Unfortunately, we don’t have the budget to spend on music rights, which is a shame, BUT if we did last week’s video on Weir Group would have had ‘Pump it Up’ by Elvis Costello. Pump maker, pump it up. Geddit?
This week’s stock of the week is Lloyds Banking Group and if I had my way I would be raiding my record collection to play Up the Junction by Squeeze.
What, you may ask, has Chris Difford and Glenn Tilbrook’s classic pop song about a young man’s story of love, marriage, parenthood and divorce got to do with Lloyds bank?
Not a lot, to be honest, except the title and last line of the song. For Lloyds is arguably ‘really up the junction’.

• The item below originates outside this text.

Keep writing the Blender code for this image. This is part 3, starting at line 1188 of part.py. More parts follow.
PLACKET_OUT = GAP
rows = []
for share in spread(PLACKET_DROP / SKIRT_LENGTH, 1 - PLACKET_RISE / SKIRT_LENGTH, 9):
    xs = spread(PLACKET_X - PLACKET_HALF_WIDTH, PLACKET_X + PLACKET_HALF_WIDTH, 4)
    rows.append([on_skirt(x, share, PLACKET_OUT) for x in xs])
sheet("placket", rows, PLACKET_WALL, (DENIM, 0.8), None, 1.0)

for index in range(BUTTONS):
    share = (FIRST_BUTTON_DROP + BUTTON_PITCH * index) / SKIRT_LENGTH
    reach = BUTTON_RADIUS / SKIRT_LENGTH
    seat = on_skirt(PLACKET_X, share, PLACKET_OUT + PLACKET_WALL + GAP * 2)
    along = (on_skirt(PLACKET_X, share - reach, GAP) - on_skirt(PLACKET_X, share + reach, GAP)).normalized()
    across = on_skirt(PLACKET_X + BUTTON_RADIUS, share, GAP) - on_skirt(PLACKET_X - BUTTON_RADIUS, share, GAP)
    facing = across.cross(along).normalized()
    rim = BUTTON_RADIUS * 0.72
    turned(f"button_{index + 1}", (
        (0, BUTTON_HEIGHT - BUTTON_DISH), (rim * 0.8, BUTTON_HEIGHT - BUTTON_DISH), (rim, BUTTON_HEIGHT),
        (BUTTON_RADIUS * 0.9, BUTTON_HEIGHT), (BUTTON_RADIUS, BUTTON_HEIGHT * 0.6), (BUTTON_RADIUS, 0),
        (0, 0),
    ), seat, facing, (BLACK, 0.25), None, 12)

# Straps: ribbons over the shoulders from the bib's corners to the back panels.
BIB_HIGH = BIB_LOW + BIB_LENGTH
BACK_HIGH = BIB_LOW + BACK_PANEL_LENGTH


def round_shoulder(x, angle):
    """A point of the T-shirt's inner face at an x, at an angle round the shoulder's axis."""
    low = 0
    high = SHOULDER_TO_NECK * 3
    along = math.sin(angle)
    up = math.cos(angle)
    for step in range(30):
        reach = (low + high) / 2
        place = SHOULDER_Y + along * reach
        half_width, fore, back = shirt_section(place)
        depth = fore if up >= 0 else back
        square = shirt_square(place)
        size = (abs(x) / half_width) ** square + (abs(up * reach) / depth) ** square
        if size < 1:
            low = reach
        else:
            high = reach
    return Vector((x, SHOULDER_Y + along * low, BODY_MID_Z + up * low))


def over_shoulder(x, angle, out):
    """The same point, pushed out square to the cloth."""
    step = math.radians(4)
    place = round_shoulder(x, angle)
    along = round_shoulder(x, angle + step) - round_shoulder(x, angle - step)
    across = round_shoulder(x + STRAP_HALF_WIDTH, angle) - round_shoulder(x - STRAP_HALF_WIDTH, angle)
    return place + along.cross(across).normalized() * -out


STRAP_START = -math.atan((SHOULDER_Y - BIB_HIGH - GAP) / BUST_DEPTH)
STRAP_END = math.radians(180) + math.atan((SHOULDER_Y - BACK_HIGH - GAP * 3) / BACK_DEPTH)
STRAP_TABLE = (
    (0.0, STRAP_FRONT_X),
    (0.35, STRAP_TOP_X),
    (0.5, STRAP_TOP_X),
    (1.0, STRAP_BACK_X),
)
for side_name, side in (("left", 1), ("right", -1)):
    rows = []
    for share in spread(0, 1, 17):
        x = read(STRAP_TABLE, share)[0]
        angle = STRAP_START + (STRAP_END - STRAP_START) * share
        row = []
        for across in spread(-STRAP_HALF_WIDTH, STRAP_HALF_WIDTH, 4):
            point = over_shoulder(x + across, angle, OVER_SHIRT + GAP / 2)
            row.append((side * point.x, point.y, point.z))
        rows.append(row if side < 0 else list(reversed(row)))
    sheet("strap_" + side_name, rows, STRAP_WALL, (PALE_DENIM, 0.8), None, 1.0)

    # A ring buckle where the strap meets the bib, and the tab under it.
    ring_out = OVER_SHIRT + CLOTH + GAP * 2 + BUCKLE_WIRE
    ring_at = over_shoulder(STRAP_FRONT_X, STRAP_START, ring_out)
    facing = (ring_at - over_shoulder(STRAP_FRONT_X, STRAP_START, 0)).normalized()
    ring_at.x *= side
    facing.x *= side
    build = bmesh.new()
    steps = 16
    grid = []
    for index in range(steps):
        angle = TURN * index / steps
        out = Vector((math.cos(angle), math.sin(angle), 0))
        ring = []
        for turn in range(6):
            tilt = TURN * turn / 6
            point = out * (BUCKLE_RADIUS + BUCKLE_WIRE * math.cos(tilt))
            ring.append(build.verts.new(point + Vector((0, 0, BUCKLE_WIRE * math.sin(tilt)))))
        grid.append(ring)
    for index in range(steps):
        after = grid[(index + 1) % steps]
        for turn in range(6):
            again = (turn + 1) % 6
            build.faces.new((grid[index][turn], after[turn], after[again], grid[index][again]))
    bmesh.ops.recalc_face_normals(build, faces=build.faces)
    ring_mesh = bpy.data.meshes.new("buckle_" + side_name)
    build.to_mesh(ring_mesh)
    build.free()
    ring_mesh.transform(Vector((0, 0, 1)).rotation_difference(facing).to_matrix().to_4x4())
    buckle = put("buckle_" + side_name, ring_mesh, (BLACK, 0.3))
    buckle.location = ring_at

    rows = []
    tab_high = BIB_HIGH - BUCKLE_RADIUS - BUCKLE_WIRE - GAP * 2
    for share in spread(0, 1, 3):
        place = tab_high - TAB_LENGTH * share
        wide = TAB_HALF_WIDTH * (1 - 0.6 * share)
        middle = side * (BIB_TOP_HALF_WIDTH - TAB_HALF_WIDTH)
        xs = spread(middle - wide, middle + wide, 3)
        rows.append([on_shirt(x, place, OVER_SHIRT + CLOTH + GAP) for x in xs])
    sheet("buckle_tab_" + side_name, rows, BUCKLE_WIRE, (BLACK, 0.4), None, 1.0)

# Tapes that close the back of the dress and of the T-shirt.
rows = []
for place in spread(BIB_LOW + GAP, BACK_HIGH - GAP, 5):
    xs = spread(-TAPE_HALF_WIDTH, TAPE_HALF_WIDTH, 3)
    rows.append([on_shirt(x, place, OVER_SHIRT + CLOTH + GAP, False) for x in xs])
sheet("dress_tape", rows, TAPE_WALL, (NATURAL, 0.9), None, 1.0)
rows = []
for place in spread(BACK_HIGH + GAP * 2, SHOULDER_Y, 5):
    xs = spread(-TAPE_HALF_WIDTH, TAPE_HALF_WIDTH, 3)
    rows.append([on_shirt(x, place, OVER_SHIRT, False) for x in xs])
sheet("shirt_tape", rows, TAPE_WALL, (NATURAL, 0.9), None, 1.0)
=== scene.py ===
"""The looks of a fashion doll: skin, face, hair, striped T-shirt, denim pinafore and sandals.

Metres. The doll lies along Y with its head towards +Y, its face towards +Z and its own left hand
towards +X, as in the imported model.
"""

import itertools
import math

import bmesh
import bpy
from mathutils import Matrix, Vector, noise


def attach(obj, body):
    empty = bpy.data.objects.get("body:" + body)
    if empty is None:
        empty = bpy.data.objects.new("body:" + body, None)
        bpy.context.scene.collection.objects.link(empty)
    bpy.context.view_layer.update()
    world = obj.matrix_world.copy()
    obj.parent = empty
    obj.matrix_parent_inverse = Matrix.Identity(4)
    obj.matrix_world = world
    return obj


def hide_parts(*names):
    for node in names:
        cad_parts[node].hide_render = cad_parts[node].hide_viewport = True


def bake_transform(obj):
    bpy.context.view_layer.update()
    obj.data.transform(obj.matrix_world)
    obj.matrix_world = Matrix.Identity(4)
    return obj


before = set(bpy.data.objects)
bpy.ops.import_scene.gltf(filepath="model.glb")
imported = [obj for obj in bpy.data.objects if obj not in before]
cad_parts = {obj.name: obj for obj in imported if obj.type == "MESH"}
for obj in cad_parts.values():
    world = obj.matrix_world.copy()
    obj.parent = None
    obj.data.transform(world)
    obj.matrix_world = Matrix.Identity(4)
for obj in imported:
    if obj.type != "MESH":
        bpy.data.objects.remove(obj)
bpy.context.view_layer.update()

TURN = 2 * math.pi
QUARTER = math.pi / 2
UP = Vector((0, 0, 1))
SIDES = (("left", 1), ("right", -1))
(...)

The last three years have been a nightmare for the group. Press ganged into taking over HBOS in September 2008 in order to prevent it from collapse, Lloyds was soon in need of a government bail-out itself and is now 41% owned by the tax payer.
Its share price has plunged to just 28p and dividends scrapped as first the disastrous scale of that acquisition was recognised and then as the banking world entered a second crisis provoked by the Eurozone’s debt woes.

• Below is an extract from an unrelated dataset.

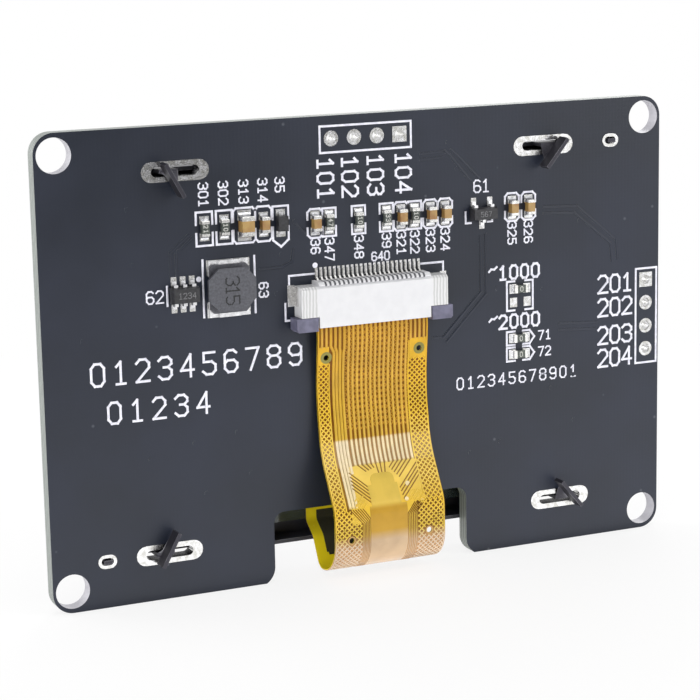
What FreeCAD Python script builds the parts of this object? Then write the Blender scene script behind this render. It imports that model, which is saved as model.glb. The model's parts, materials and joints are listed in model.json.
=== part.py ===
"""Small panel display module: a display glass under a folded steel bezel on a circuit board.

X runs to the right as the display is read, Y from the display back through the board, Z up.
The origin is the middle of the four mounting holes on the board's front face. All in mm.
"""
import FreeCAD, Part
import math
import os

V = FreeCAD.Vector

# Circuit board
board_width = 69.5
board_height = 47.6
board_thickness = 1.6
board_corner_radius = 2.1
mount_spacing_x = 65.4
mount_spacing_z = 43.2
mount_hole_diameter = 3.5
notch_width = 22.1
notch_top_z = -16.4
notch_corner_radius = 1.2
notch_lip_width = 0.95
notch_lip_height = 1.6
pad_thickness = 0.04
plating_wall = 0.05
ring_flats = 16

# Rows of plated pin holes
pin_pitch = 2.54
pin_count = 4
pin_hole_diameter = 1.0
pin_pad_diameter = 1.6
top_row_inset = 2.3
side_row_inset = 1.6
side_row_z = 0.16

# Plated slots and locating holes for the bezel
slot_length = 5.0
slot_width = 1.0
slot_end_land = 1.03
slot_side_land = 0.52
top_slot_inset = 10.45
top_slot_z = 19.35
bottom_slot_inset = 8.52
bottom_slot_z = -19.05
locating_length = 1.3
locating_width = 0.75
locating_land = 0.33
locating_top_inset = 2.3
locating_bottom_inset = 1.95

# Bezel of folded sheet
sheet = 0.4
bezel_width = 61.9
bezel_bend_radius = 0.8
bezel_bump_half = 17.35
bezel_bump_depth = 1.0
bezel_bump_run = 3.0
bezel_seam = 0.12
window_side_margin = 2.45
window_top_margin = 2.12
window_bottom_margin = 7.28
tab_neck_width = 1.9
tab_head_width = 3.8
tab_height = 2.0
tab_turn_height = 0.4
tab_twist_left = 50.0
tab_twist_right = 61.0
tab_set_in = 0.75
tab_steps = 6
top_tab_shift = 0.7
bottom_tab_shift = 0.47
peg_clearance = 0.2
peg_height = 0.35

# Display glass and its layers
glass_side_gap = 0.3
glass_end_gap = 0.5
ledge_height = 3.5
front_glass_thickness = 1.0
rear_glass_thickness = 0.9
layer_thickness = 0.1
polarizer_thickness = 0.2
polarizer_margin = 0.9
seal_width = 1.6
active_margin = 0.5
tape_thickness = 0.4
tape_margin = 2.0

# Flex connector
contact_pitch = 0.5
contact_count = 24
contact_width = 0.2
contact_thickness = 0.15
contact_slot_width = 0.28
contact_slot_height = 0.62
tail_length = 1.0
beam_tip = 0.3
housing_end_width = 1.95
housing_height = 1.9
housing_length = 3.1
housing_back_z = 6.9
housing_step = 0.4
housing_chamfer = 0.25
roof_reach = 1.15
floor_thickness = 0.3
roof_thickness = 0.3
mouth_gap = 0.1
back_wall = 0.5
pocket_back_wall = 1.3
pocket_side_wall = 0.35
slider_overhang = 0.55
slider_ear_length = 1.45
slider_ear_lift = 0.15
slider_ear_chamfer = 0.2
slider_clearance = 0.05
slider_travel = 0.4
slider_tongue_reach = 0.6
hold_down_length = 1.9
hold_down_foot = 0.6
hold_down_height = 1.1
hold_down_inset = 0.05
contact_pad_width = 0.3
contact_pad_length = 1.15
contact_pad_toe = 0.25
hold_down_pad_margin = 0.15

# Flex cable, with its turns named from the connector round to the glass
flex_edge = 0.5
flex_thickness = 0.12
flex_end_gap = 0.5
flex_in_height = 1.06
flex_drop_z = 1.2
flex_sag_height = 0.42
flex_sag_z = -4.2
flex_rise_height = 1.28
flex_rise_z = -10.6
flex_loop_height = 4.45
flex_loop_z = -16.1
flex_loop_drop = 3.35
flex_return_height = 0.35
flex_return_drop = 3.5
flex_pass_depth = 1.2
flex_pass_drop = 0.55
flex_lip = 0.2
flex_bond_length = 1.65
flex_bend_radii = [16.0, 20.0, 9.0, 3.2, 3.3, 1.2, 1.6, 0.7]
flex_hole_diameter = 0.6
flex_hole_inset = 1.0
flex_hole_z = -0.65
flex_low_hole_inset = 1.85
flex_low_hole_drop = 2.9
stiffener_thickness = 0.18
chip_on_film_width = 8.6
chip_on_film_length = 1.6
chip_on_film_thickness = 0.4
chip_on_film_share = 0.48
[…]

In the past year it has shocked investors with huge provisions against bad debts in Ireland and for the mis-selling of payment protection insurance.
Meanwhile, European regulators and the Independent Commission on Banking insist it should sell hundreds of its UK branches, prompting shareholders to wonder why on earth they bailed out HBOS in the first place?
This month there was further bad news as the bank announced that chief executive Antonia Horta-Osorio, who only joined in March, would take sick leave until the end of the year. This The reason? Stress.
This came just before Lloyds said that targets that Horta-Osorio only set in June would have to be pushed back as a result of the economic downturn.
Despite this litany of woes, one of the biggest debates in the City right now is whether it is the right time to buy Lloyds shares.
Banks are almost impossibly complicated to analyse and value, which is one reason why the Independent Commission on Banking wants to separate high street retail banking from the risky casino operations of investment banks.
However, the investment case around Lloyds, is quite straightforward. It is simply that a bank with the brand, history and customer base of Lloyds must surely advance from such a low level. Investors such as Richard Buxton of Schroders have been buyers of the shares for this reason. However, many are unconvinced and even the bank’s fans recognise that this will be a long, long haul.